Previous Trip Reports (Successful Trip) (Botched Trip) (Rainier Gear List – for the successful trip)

2 thoughts on “Another Go at the Disappointment Cleaver on Rainier

  1. Mike

    How do you have time for fun whilst in the mountains since you clearly spend so much time feeling irritable?

    You write snarky words about how long the guided party took to get dressed and then imply that their questions were silly. And who cares if people wear headlights to tie their boots?

    You display sincere contempt for the guided party and yet you planned to take advantage of their bootpack.

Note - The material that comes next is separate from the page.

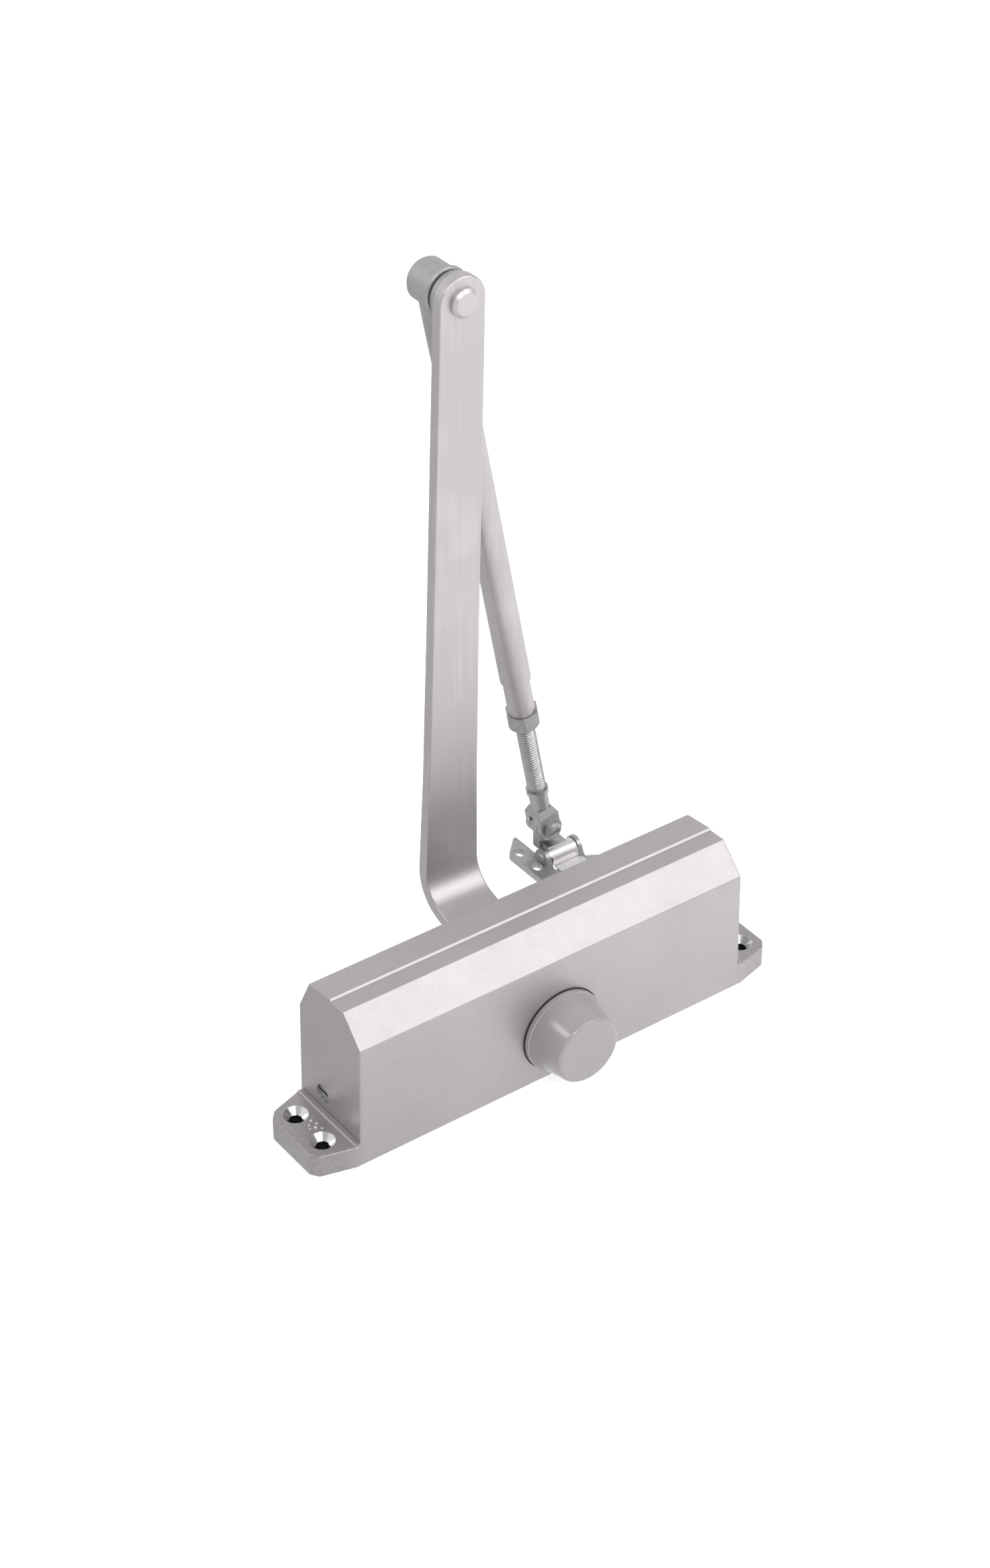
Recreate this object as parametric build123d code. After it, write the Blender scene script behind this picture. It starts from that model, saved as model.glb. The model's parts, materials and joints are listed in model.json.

    You sound like a real nice guy.

  2. Jon

    I going to take “snarky” by the Urban Dictionary definition of “A witty mannerism, personality, or behavior that is a combination of sarcasm and cynicism. Usually accepted as a complimentary term.”

    My diction must have been a little lax in this post because I did not mean to offend. I was a beginner not all that long ago and I’m sure I was quietly laughed at as I bumbled around.

    That said, people don’t have an inherent right to be treated nicely. If you’re old enough to be in the mountains, you’re old enough to take your big boy pills and take your lumps as they come.